**THE PROBLEM:**
Give the data again, word for word.
· · · ·
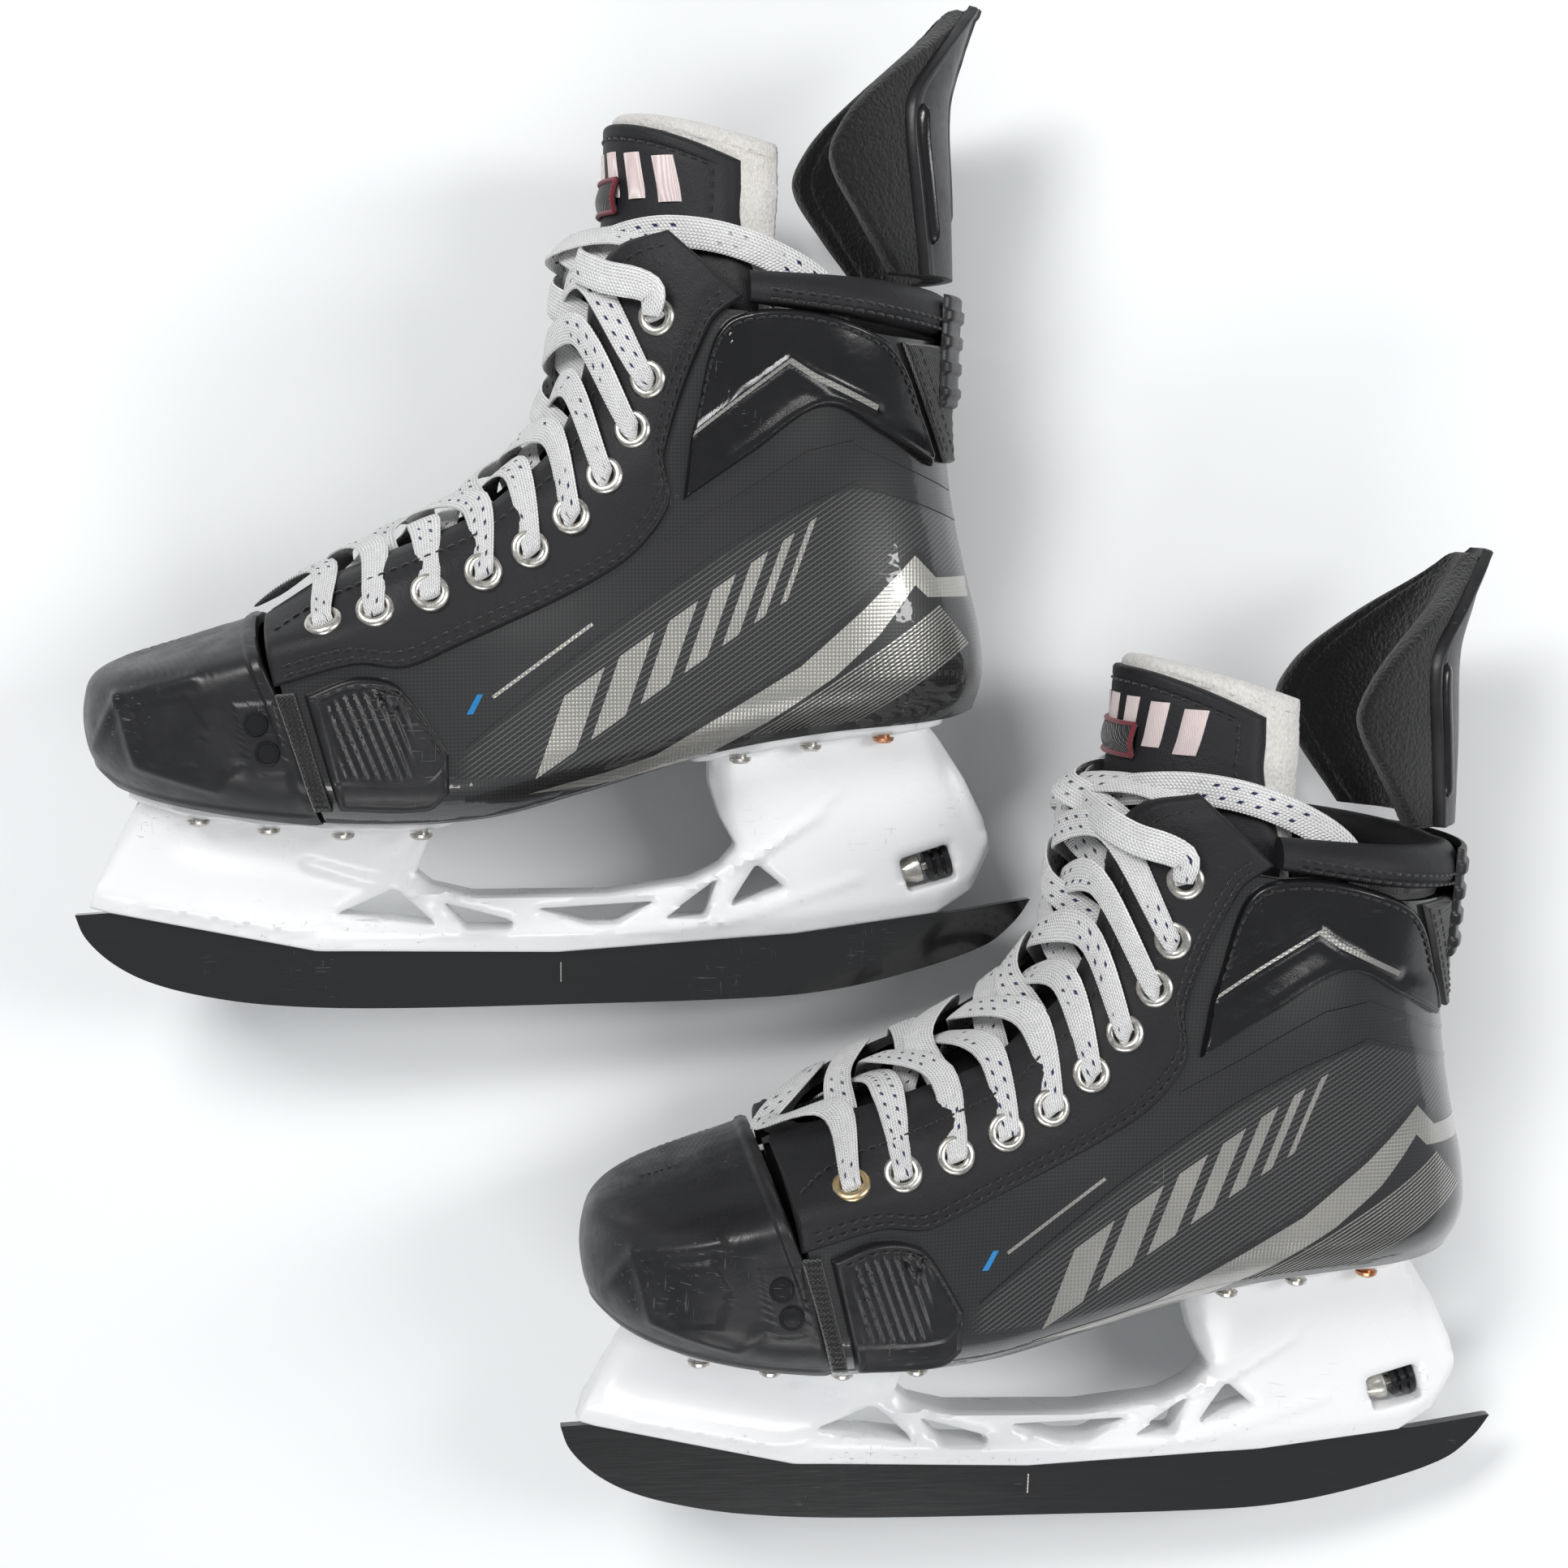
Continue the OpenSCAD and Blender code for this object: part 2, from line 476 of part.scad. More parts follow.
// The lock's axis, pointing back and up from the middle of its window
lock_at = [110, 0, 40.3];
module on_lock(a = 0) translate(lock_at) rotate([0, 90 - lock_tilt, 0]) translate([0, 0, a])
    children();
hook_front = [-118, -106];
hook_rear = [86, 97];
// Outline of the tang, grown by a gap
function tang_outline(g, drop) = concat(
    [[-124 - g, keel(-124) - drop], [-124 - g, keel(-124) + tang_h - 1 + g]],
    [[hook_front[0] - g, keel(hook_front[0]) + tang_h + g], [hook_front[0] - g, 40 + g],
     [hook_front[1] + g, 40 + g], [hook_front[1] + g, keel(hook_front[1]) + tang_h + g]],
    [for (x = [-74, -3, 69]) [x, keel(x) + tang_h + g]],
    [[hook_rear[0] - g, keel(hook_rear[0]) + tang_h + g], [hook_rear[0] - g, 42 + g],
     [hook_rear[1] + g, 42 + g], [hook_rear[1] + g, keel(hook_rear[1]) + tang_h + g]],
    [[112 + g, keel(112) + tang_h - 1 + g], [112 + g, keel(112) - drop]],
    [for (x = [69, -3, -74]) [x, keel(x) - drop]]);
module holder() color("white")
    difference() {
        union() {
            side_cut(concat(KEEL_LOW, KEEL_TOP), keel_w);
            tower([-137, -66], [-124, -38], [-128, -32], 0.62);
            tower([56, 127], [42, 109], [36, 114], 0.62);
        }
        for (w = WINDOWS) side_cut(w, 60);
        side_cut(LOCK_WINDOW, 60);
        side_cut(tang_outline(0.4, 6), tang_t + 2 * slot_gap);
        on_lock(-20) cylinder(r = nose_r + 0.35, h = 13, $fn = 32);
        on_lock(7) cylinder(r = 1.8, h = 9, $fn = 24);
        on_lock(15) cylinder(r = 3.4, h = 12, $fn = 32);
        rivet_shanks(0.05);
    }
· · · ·
**FULL ANSWER:**
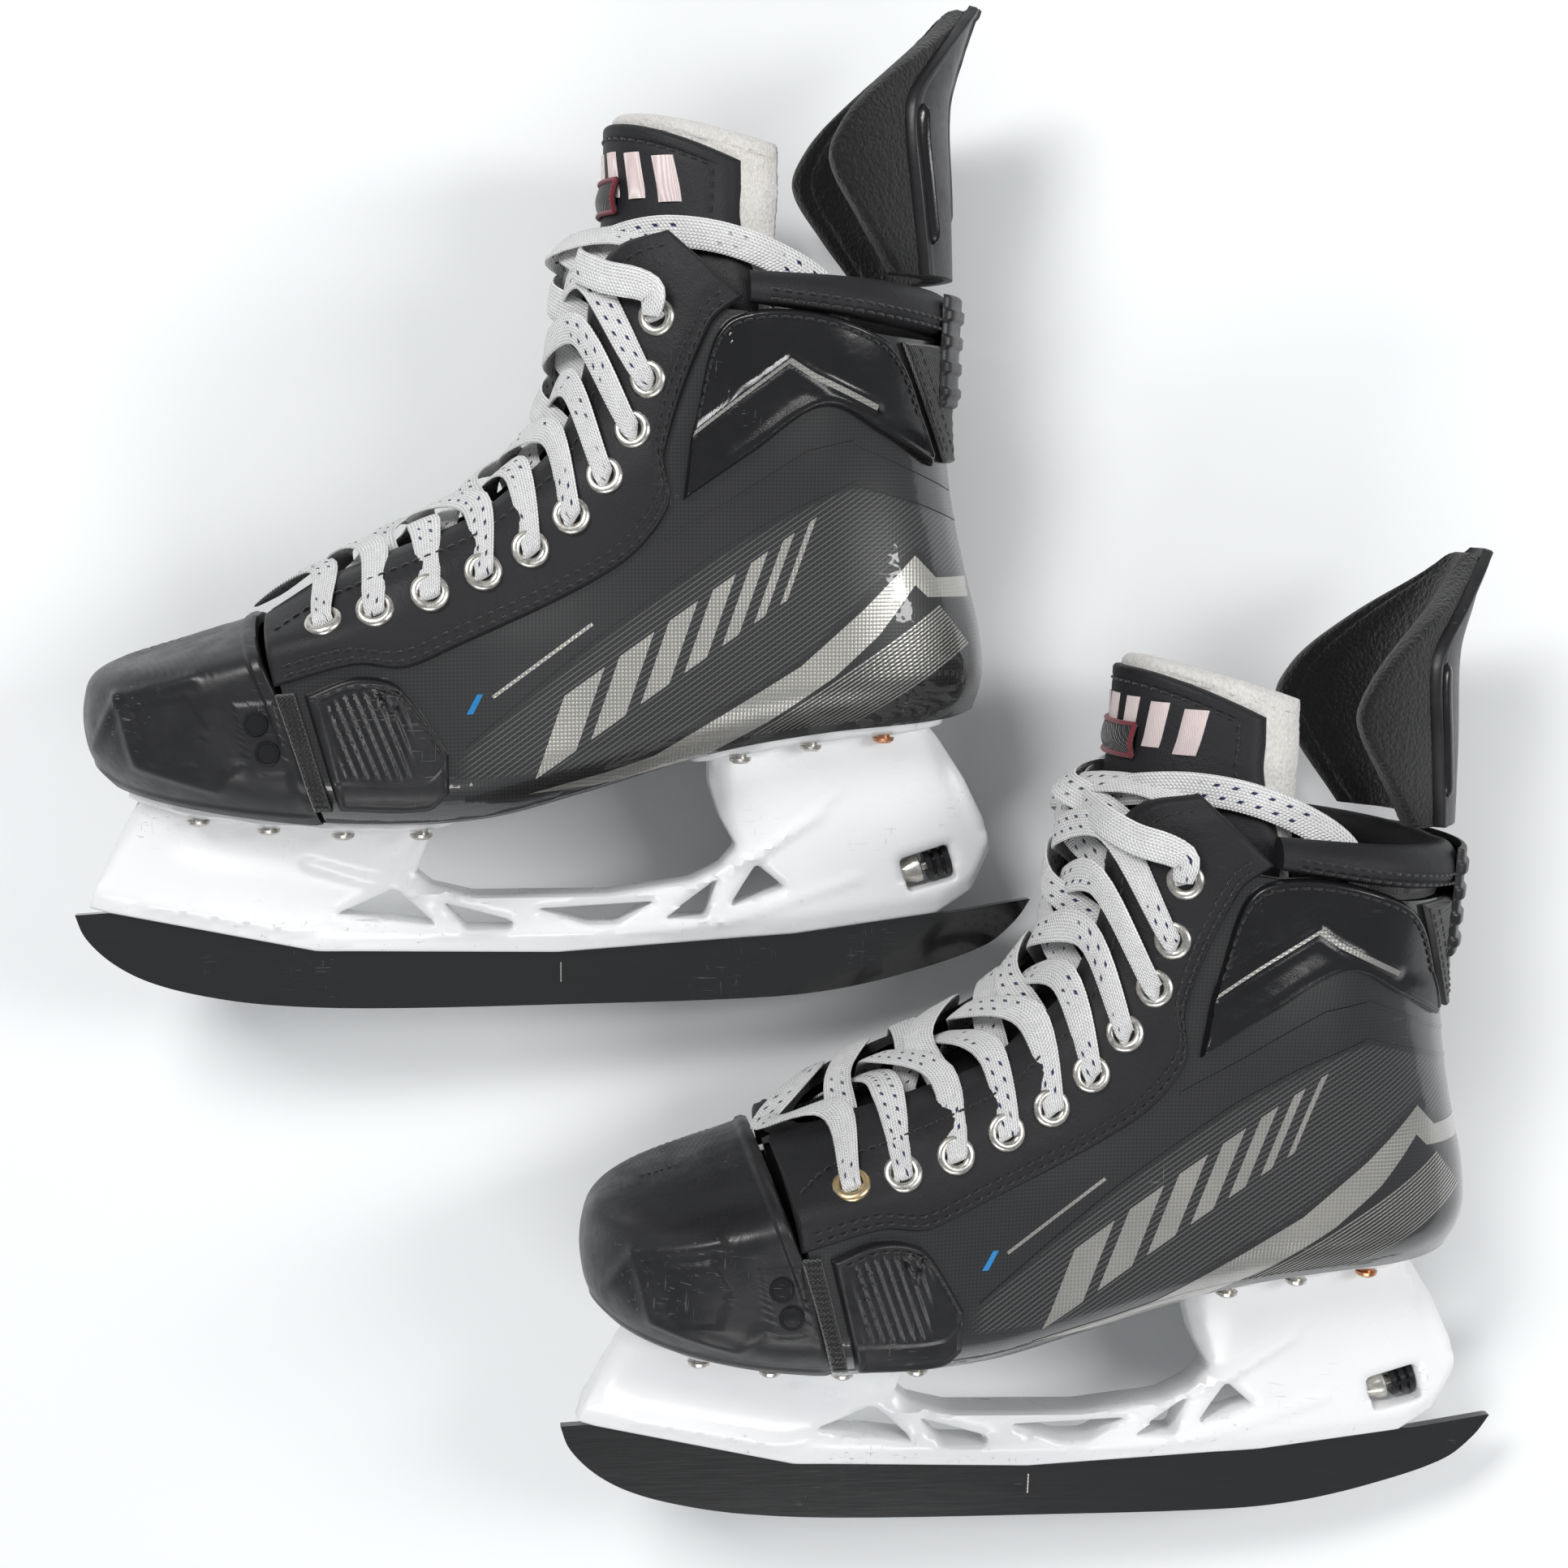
Continue the OpenSCAD and Blender code for this object: part 2, from line 476 of part.scad. More parts follow.
// The lock's axis, pointing back and up from the middle of its window
lock_at = [110, 0, 40.3];
module on_lock(a = 0) translate(lock_at) rotate([0, 90 - lock_tilt, 0]) translate([0, 0, a])
    children();
hook_front = [-118, -106];
hook_rear = [86, 97];
// Outline of the tang, grown by a gap
function tang_outline(g, drop) = concat(
    [[-124 - g, keel(-124) - drop], [-124 - g, keel(-124) + tang_h - 1 + g]],
    [[hook_front[0] - g, keel(hook_front[0]) + tang_h + g], [hook_front[0] - g, 40 + g],
     [hook_front[1] + g, 40 + g], [hook_front[1] + g, keel(hook_front[1]) + tang_h + g]],
    [for (x = [-74, -3, 69]) [x, keel(x) + tang_h + g]],
    [[hook_rear[0] - g, keel(hook_rear[0]) + tang_h + g], [hook_rear[0] - g, 42 + g],
     [hook_rear[1] + g, 42 + g], [hook_rear[1] + g, keel(hook_rear[1]) + tang_h + g]],
    [[112 + g, keel(112) + tang_h - 1 + g], [112 + g, keel(112) - drop]],
    [for (x = [69, -3, -74]) [x, keel(x) - drop]]);
module holder() color("white")
    difference() {
        union() {
            side_cut(concat(KEEL_LOW, KEEL_TOP), keel_w);
            tower([-137, -66], [-124, -38], [-128, -32], 0.62);
            tower([56, 127], [42, 109], [36, 114], 0.62);
        }
        for (w = WINDOWS) side_cut(w, 60);
        side_cut(LOCK_WINDOW, 60);
        side_cut(tang_outline(0.4, 6), tang_t + 2 * slot_gap);
        on_lock(-20) cylinder(r = nose_r + 0.35, h = 13, $fn = 32);
        on_lock(7) cylinder(r = 1.8, h = 9, $fn = 24);
        on_lock(15) cylinder(r = 3.4, h = 12, $fn = 32);
        rivet_shanks(0.05);
    }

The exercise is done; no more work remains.